At the time this was being written, the Chinese Prime Minister made a phone call to Tsipras asking him to support Chinese investments. After pro-statist economy remarks, investors panicked; they now want to leave the country. For instance, the Italian Terna company and foreign oil-extracting companies are leaving the country. Greece, failing to introduce the necessary social reforms, is ranked at the bottom in terms of suitability for investment.

The new government has made some symbolic moves. They have made some symbolic promises, as well. They promised to sell the luxury cars of politicians, reduce taxes for the poor and supply electricity to the poor free of charge. Undoubtedly, they hold some good intentions in the name of social justice.
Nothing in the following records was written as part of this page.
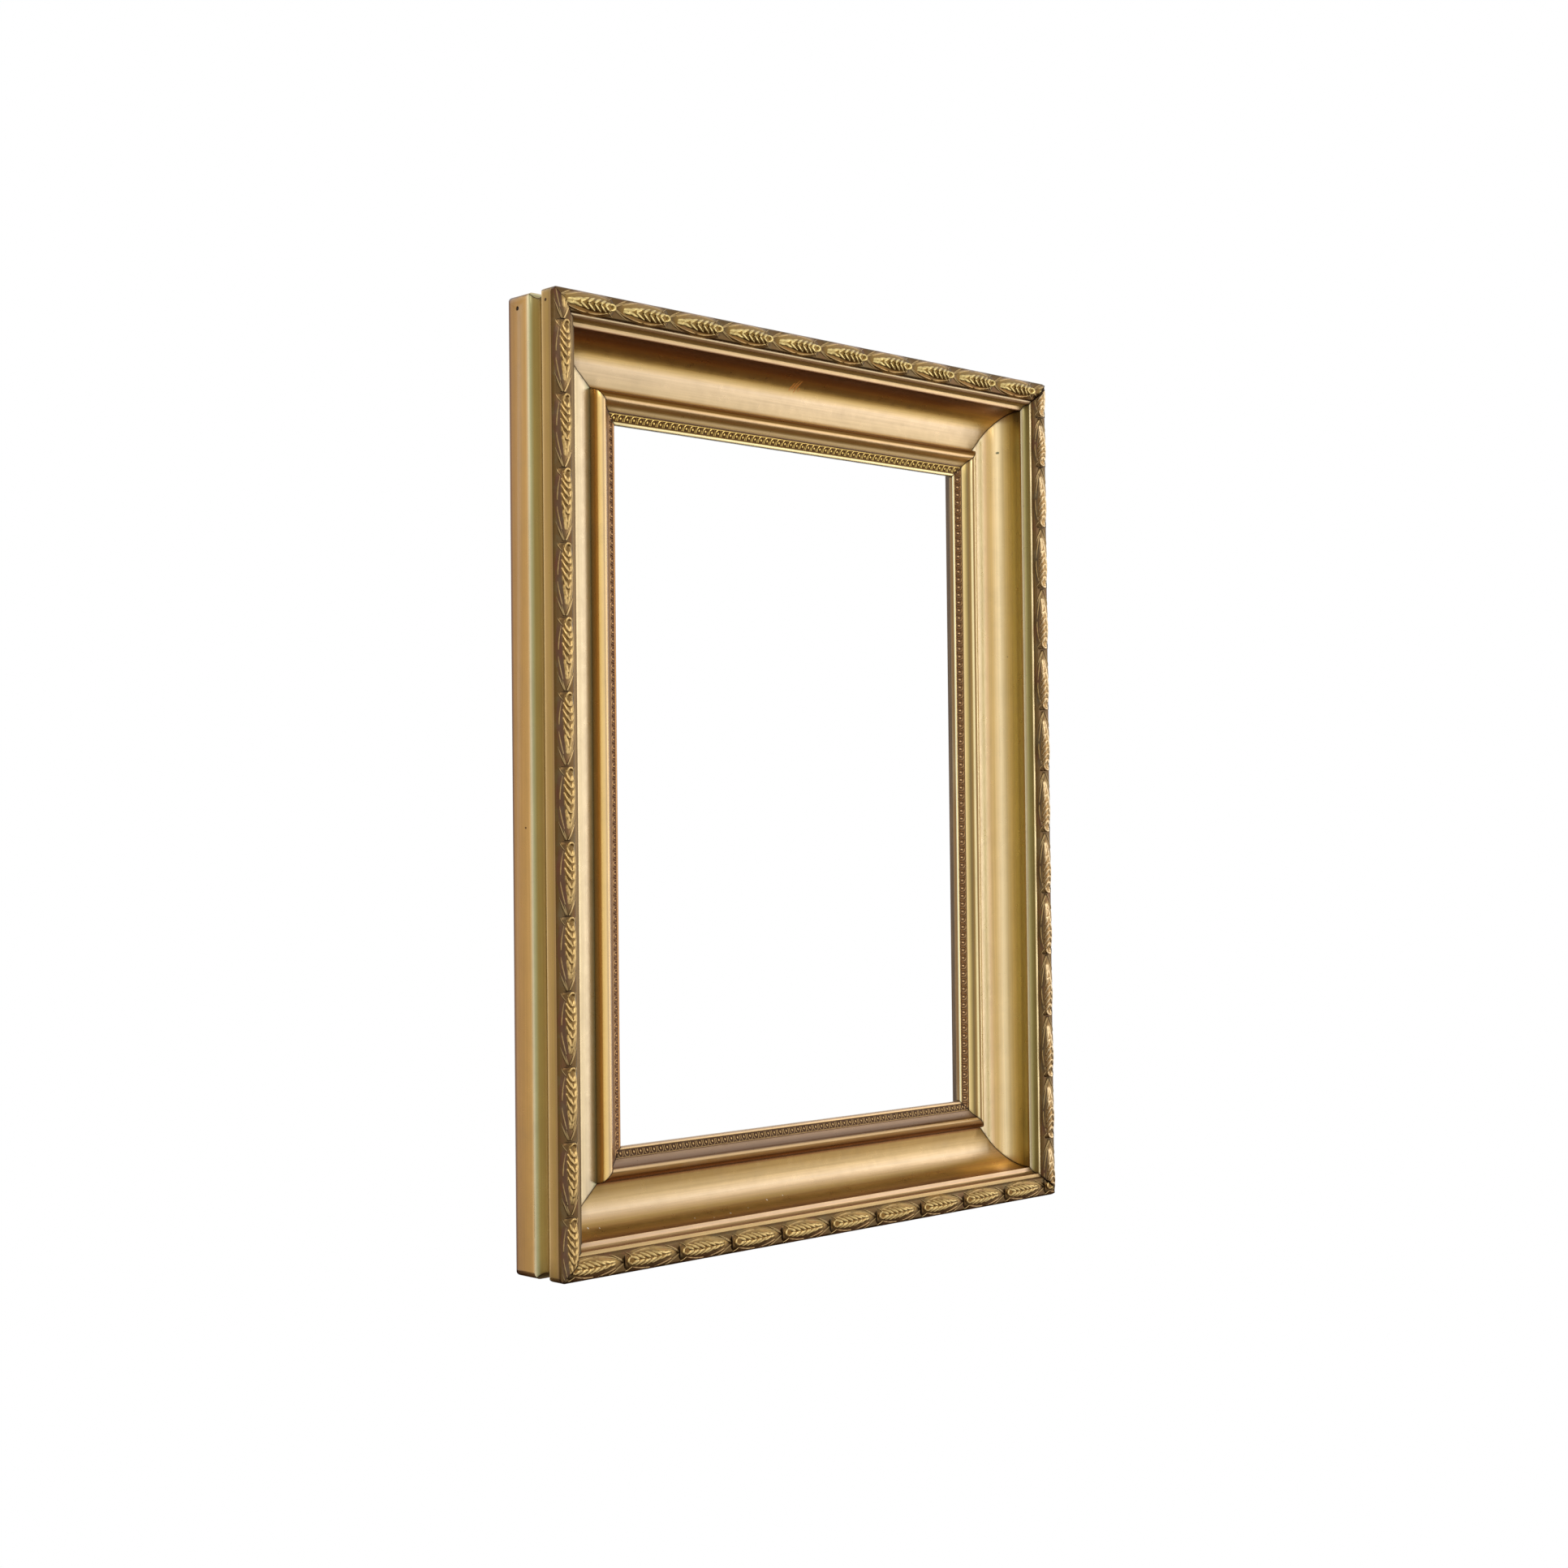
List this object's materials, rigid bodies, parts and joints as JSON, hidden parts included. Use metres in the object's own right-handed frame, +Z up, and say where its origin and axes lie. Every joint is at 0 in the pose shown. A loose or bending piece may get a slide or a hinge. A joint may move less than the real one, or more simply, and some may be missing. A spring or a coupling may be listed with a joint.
{
  "type": "picture frame",
  "caption": "Upright rectangular picture frame with a deep gilded cove, a round inner bead and a pressed wheat-ear border, open behind for a picture.",
  "frame": {"origin": "on the wall side of the top rail, half way along it and half way across its flat back, where the frame hangs", "axes": "+X to the right and +Z up as seen from the front, +Y towards the wall"},
  "size_m": [0.4636, 0.0476, 0.5936],
  "materials": {
    "gilded_cove": "satin gold leaf over gesso, worn",
    "gilded_band": "toned gold over gesso in front, bare softwood behind",
    "gilded_sight": "burnished gold leaf over gesso",
    "wheat_ornament": "gilded pressed composition with dark patina in the hollows",
    "egg_ornament": "gilded pressed composition, dark in the hollows",
    "key_wood": "bare hardwood",
    "nail_steel": "dark oxidised"
  },
  "bodies": {
    "root": {"base_rail_top": "gilded_band", "cove_rail_top": "gilded_cove", "sight_rail_top": "gilded_sight", "egg_strip_top": "egg_ornament", "wheat_strip_top": "wheat_ornament", "base_rail_right": "gilded_band", "cove_rail_right": "gilded_cove", "sight_rail_right": "gilded_sight", "egg_strip_right": "egg_ornament", "wheat_strip_right": "wheat_ornament", "base_rail_bottom": "gilded_band", "cove_rail_bottom": "gilded_cove", "sight_rail_bottom": "gilded_sight", "egg_strip_bottom": "egg_ornament", "wheat_strip_bottom": "wheat_ornament", "base_rail_left": "gilded_band", "cove_rail_left": "gilded_cove", "sight_rail_left": "gilded_sight", "egg_strip_left": "egg_ornament", "wheat_strip_left": "wheat_ornament", "corner_key_top_left": "key_wood", "corner_key_top_right": "key_wood", "corner_key_bottom_left": "key_wood", "corner_key_bottom_right": "key_wood", "band_nails": "nail_steel", "moulding_nails": "nail_steel"}
  },
  "joints": []
}
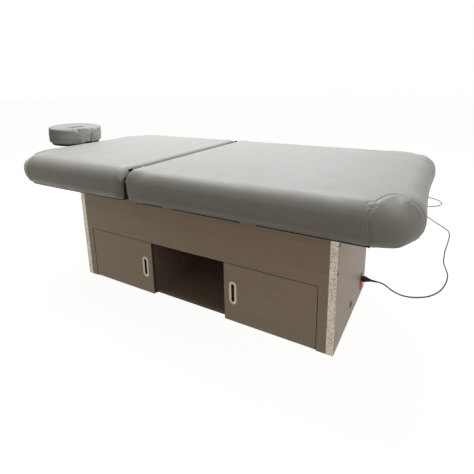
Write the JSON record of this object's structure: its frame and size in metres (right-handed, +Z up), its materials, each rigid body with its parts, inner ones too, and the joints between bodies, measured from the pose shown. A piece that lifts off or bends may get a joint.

They will be tolerant toward illegal immigrants and strengthen the social state.

But there is a problematic approach as well: They ask that the austerity plan be ended to promote development. This may sound good, but those who recommended the austerity plan did so to create a solution to joblessness and poor development performance. The real question is different: What measures will contribute to development?

The response to this question in Greece suggests that the Troika should be dissolved and the memorandum should be abolished. They argue that money should be transferred to the markets. What money? Who will supply this money? The EU has supplied billions of euros in recent years. Why did this not lead to development? Can Keynesian measures help in a country that has no production capacity?

Right now, Greece and the EU are asking different questions; and naturally, they are after different goals. One party generates a fairly abstract and nationalistic discourse. And the other is pretty pragmatic. Let us assume that what is being proposed by Greece is right. Can a small country on the edge of collapse impose a different program on 27 European countries? This is not about a simple economic austerity plan; it is the pursuit of multidimensional economic project. The developments in coming weeks will be a lot more illuminating.